◆ Work instructions:
Emit the line that holds "Break this object" and all lines following it through the end of the data, verbatim, and nothing else.

(Parts and joints as JSON)
···

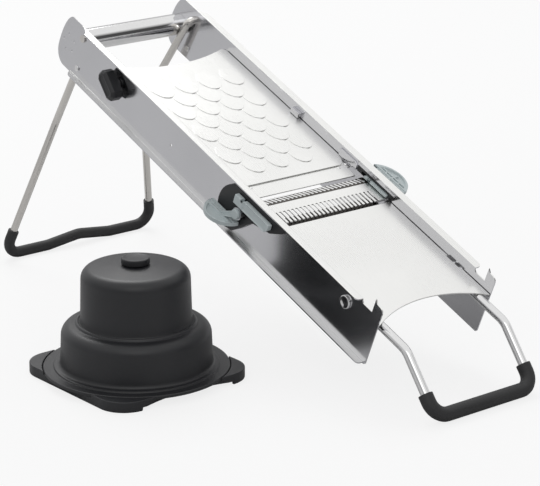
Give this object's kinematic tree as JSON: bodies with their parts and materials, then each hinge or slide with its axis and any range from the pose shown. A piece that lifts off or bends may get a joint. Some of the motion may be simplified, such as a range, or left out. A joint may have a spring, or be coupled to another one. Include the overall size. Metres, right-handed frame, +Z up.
{
  "type": "mandoline slicer",
  "caption": "Free-standing adjustable mandoline slicer with folding wire feet, a lifting julienne comb and a separate food pusher.",
  "frame": {"origin": "middle of the outline at rest, at the height of the surface that the feet and the pusher stand on", "axes": "+X along the floor towards the lower, discharge end; +Y across the deck towards the far side plate, away from the pusher; +Z up"},
  "size_m": [0.5142, 0.3009, 0.2217],
  "materials": {
    "frame_steel": "satin",
    "bright_steel": "satin",
    "chrome": "polished",
    "satin_wire": "satin",
    "rubber": "matte",
    "black_plastic": "matte",
    "pusher_plastic": "matte",
    "grey_plastic": "matte"
  },
  "bodies": {
    "frame": {"side_plate_left": "frame_steel", "side_plate_right": "frame_steel", "cross_tube": "chrome", "detent_rivets": "frame_steel", "lower_deck": "bright_steel", "blade_ledges": "frame_steel", "horizontal_blade": "bright_steel", "slotted_plate": "bright_steel", "hold_down_tabs": "frame_steel", "side_cheeks": "frame_steel", "latch_housing_left": "black_plastic", "latch_housing_right": "black_plastic"},
    "lock_left": {"lock_bar_left": "grey_plastic"},
    "lock_right": {"lock_bar_right": "grey_plastic"},
    "ramp": {"ramp_carrier": "bright_steel", "embossed_plate": "bright_steel", "ramp_rivets": "bright_steel", "ramp_hinge_pins": "frame_steel"},
    "thickness_control": {"thickness_knob": "black_plastic", "control_shaft": "frame_steel", "shaft_cams": "frame_steel", "shaft_clip": "black_plastic"},
    "comb": {"comb_carrier": "frame_steel", "julienne_knives": "bright_steel", "lever_shafts": "frame_steel", "lever_left": "grey_plastic", "lever_right": "grey_plastic"},
    "rear_foot": {"rear_foot_rod": "satin_wire", "rear_foot_sleeve": "rubber"},
    "front_foot": {"front_foot_rod": "chrome", "front_foot_sleeve": "rubber", "front_pivot_caps": "chrome"},
    "carriage": {"pusher_carriage": "pusher_plastic"},
    "hat": {"pusher_hat": "pusher_plastic"},
    "plunger": {"plunger_knob": "pusher_plastic", "plunger_stem": "frame_steel", "press_plate": "pusher_plastic", "press_spikes": "frame_steel"}
  },
  "joints": [
    {"name": "lock_left_slide", "type": "slide", "parent": "frame", "child": "lock_left", "axis": [-0.9257, 0, 0.3781], "range_m": [0, 0.005]},
    {"name": "lock_right_slide", "type": "slide", "parent": "frame", "child": "lock_right", "axis": [-0.9257, 0, 0.3781], "range_m": [0, 0.005]},
    {"name": "ramp_hinge", "type": "hinge", "parent": "frame", "child": "ramp", "pos_m": [-0.11816, 0.06955, 0.1847], "axis": [0, 1, 0], "range_deg": [0, 3.3]},
    {"name": "thickness_turn", "type": "hinge", "parent": "frame", "child": "thickness_control", "pos_m": [-0.11273, 0.06955, 0.17816], "axis": [0, 1, 0], "range_deg": [0, 180]},
    {"name": "comb_rocker", "type": "hinge", "parent": "frame", "child": "comb", "pos_m": [0.04996, 0.06955, 0.11127], "axis": [0, -1, 0], "range_deg": [0, 20]},
    {"name": "rear_foot_fold", "type": "hinge", "parent": "frame", "child": "rear_foot", "pos_m": [-0.15858, 0.06955, 0.20607], "axis": [0, -1, 0], "range_deg": [0, 75]},
    {"name": "front_foot_fold", "type": "hinge", "parent": "frame", "child": "front_foot", "pos_m": [0.16324, 0.06955, 0.07019], "axis": [0, 1, 0], "range_deg": [0, 150]},
    {"name": "carriage_lift", "type": "slide", "parent": "frame", "child": "carriage", "axis": [0, 0, 1], "range_m": [0, 0.1]},
    {"name": "hat_lift", "type": "slide", "parent": "carriage", "child": "hat", "axis": [0, 0, 1], "range_m": [0, 0.05]},
    {"name": "plunger_slide", "type": "slide", "parent": "hat", "child": "plunger", "axis": [0, 0, 1], "range_m": [0, 0.058]}
  ],
  "couplings": [
    {"joint": "thickness_turn", "follows": "ramp_hinge", "ratio": 54}
  ]
}
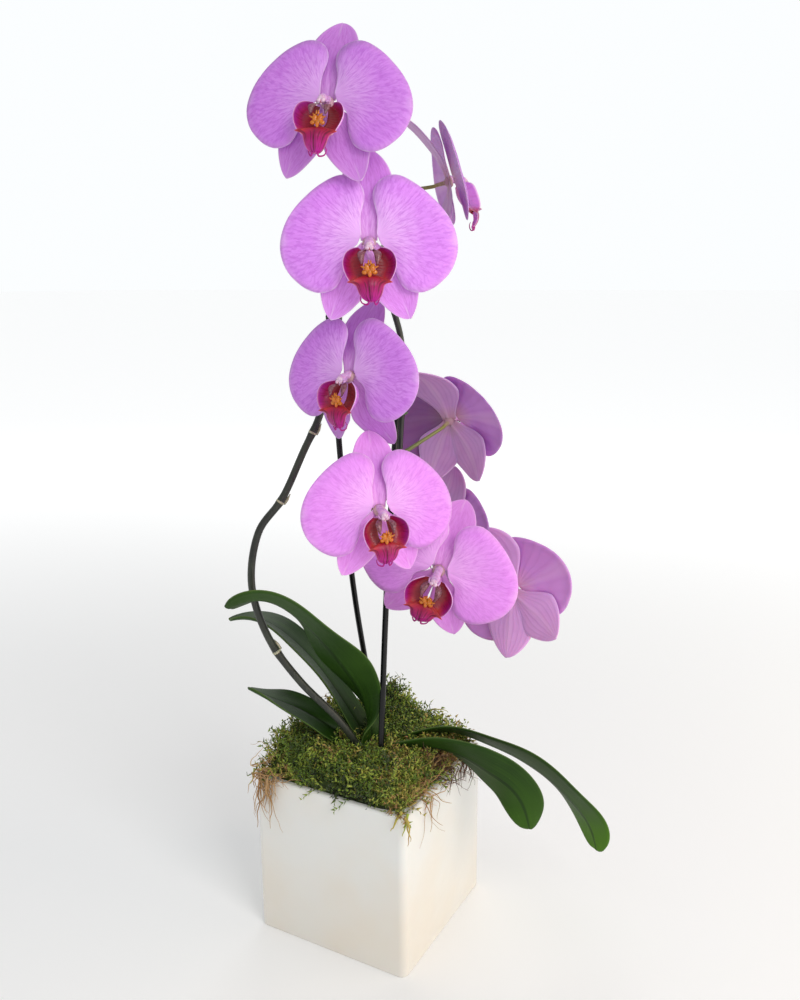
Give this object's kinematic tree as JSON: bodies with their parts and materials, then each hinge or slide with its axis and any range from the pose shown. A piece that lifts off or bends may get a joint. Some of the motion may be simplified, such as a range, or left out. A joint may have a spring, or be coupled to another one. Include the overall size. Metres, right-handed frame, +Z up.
{
  "type": "potted orchid",
  "caption": "Moth orchid with a staked, arching spike of mauve flowers, strap leaves and moss, in a square white glazed ceramic pot.",
  "frame": {"origin": "middle of the pot's underside, on the surface that it stands on", "axes": "+Z up; X and Y square to the pot's walls, with the long right-hand leaf reaching towards +X"},
  "size_m": [0.2634, 0.187, 0.6398],
  "materials": {
    "glazed_ceramic": "gloss",
    "bark": "matte",
    "moss": "matte",
    "leaf": "satin",
    "stem": "satin",
    "stake": "gloss",
    "tie": "matte",
    "petal": "satin",
    "sepal": "satin",
    "lip": "satin",
    "column": "satin"
  },
  "bodies": {
    "root": {"pot": "glazed_ceramic", "growing_medium": "bark", "moss": "moss", "crown": "leaf", "leaf_left_tall": "leaf", "leaf_left_back": "leaf", "leaf_left_low": "leaf", "leaf_right_long": "leaf", "leaf_right_short": "leaf", "flower_spike": "stem", "stake_left": "stake", "stake_right": "stake", "tie_left": "tie", "tie_right": "tie", "flower_1_sepals": "sepal", "flower_1_petal_left": "petal", "flower_1_petal_right": "petal", "flower_1_column": "column", "flower_1_lip": "lip", "flower_2_sepals": "sepal", "flower_2_petal_left": "petal", "flower_2_petal_right": "petal", "flower_2_column": "column", "flower_2_lip": "lip", "flower_3_sepals": "sepal", "flower_3_petal_left": "petal", "flower_3_petal_right": "petal", "flower_3_column": "column", "flower_3_lip": "lip", "flower_4_sepals": "sepal", "flower_4_petal_left": "petal", "flower_4_petal_right": "petal", "flower_4_column": "column", "flower_4_lip": "lip", "flower_5_sepals": "sepal", "flower_5_petal_left": "petal", "flower_5_petal_right": "petal", "flower_5_column": "column", "flower_5_lip": "lip", "flower_6_sepals": "sepal", "flower_6_petal_left": "petal", "flower_6_petal_right": "petal", "flower_6_column": "column", "flower_6_lip": "lip", "flower_7_sepals": "sepal", "flower_7_petal_left": "petal", "flower_7_petal_right": "petal", "flower_7_column": "column", "flower_7_lip": "lip", "flower_8_sepals": "sepal", "flower_8_petal_left": "petal", "flower_8_petal_right": "petal", "flower_8_column": "column", "flower_8_lip": "lip", "flower_9_sepals": "sepal", "flower_9_petal_left": "petal", "flower_9_petal_right": "petal", "flower_9_column": "column", "flower_9_lip": "lip"}
  },
  "joints": []
}
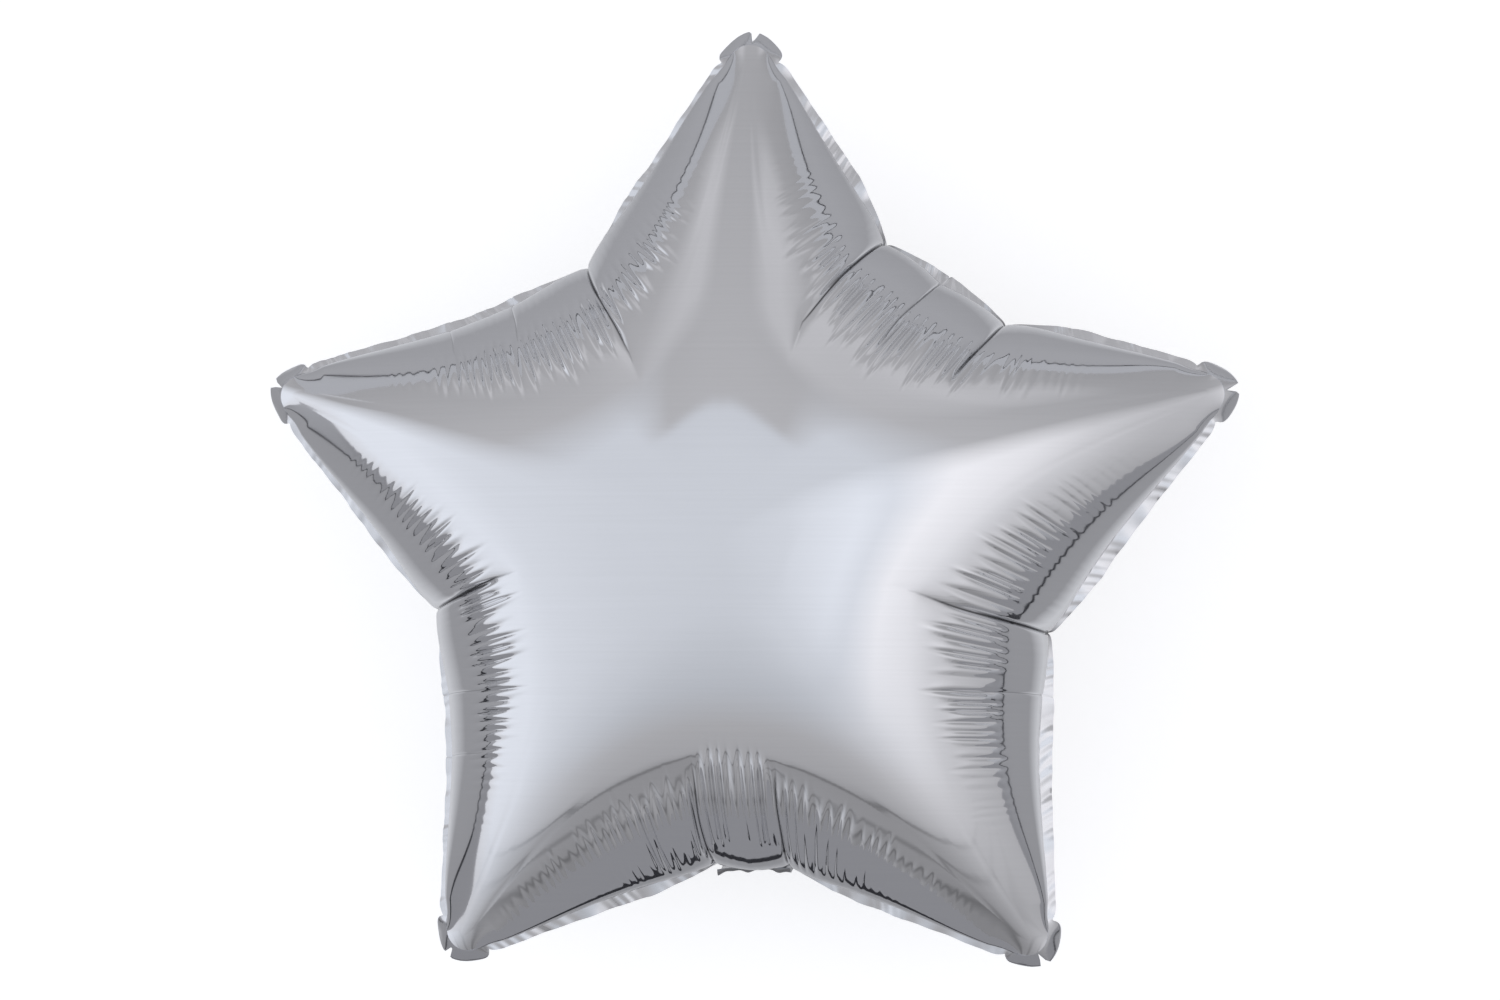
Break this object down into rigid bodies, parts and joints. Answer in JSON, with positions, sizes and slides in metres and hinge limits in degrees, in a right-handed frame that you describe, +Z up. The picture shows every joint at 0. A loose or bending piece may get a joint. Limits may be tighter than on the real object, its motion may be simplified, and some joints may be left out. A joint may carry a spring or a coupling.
{
  "type": "star foil balloon",
  "caption": "Star-shaped silver foil party balloon, filled and sealed, with puckered seams and a short filling neck folded behind.",
  "frame": {"origin": "middle of the small flattened patch on the back film, where the balloon rests", "axes": "+X across the star, towards the tips of its side arms on the right; +Y towards the tip of the top arm; +Z up through the middle, out of the front film"},
  "size_m": [0.455, 0.4338, 0.185],
  "materials": {
    "silver_foil": "bright metallised film, nearly a mirror, crisp in folds"
  },
  "bodies": {
    "root": {"foil_balloon": "silver_foil"}
  },
  "joints": []
}
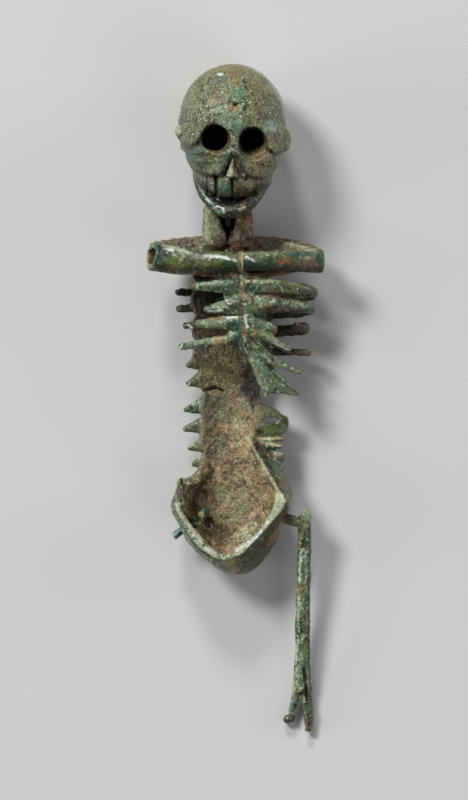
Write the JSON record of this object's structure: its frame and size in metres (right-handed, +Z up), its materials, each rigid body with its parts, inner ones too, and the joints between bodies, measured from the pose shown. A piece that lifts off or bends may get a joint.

···

◆ Reply:
Break this object down into rigid bodies, parts and joints. Answer in JSON, with positions, sizes and slides in metres and hinge limits in degrees, in a right-handed frame that you describe, +Z up. The picture shows every joint at 0. A loose or bending piece may get a joint. Limits may be tighter than on the real object, its motion may be simplified, and some joints may be left out. A joint may carry a spring or a coupling.
{
  "type": "star foil balloon",
  "caption": "Star-shaped silver foil party balloon, filled and sealed, with puckered seams and a short filling neck folded behind.",
  "frame": {"origin": "middle of the small flattened patch on the back film, where the balloon rests", "axes": "+X across the star, towards the tips of its side arms on the right; +Y towards the tip of the top arm; +Z up through the middle, out of the front film"},
  "size_m": [0.455, 0.4338, 0.185],
  "materials": {
    "silver_foil": "bright metallised film, nearly a mirror, crisp in folds"
  },
  "bodies": {
    "root": {"foil_balloon": "silver_foil"}
  },
  "joints": []
}
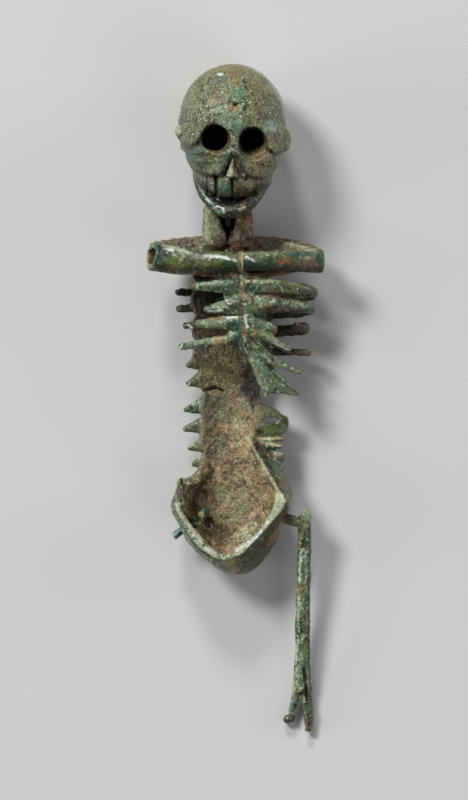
Write the JSON record of this object's structure: its frame and size in metres (right-handed, +Z up), its materials, each rigid body with its parts, inner ones too, and the joints between bodies, measured from the pose shown. A piece that lifts off or bends may get a joint.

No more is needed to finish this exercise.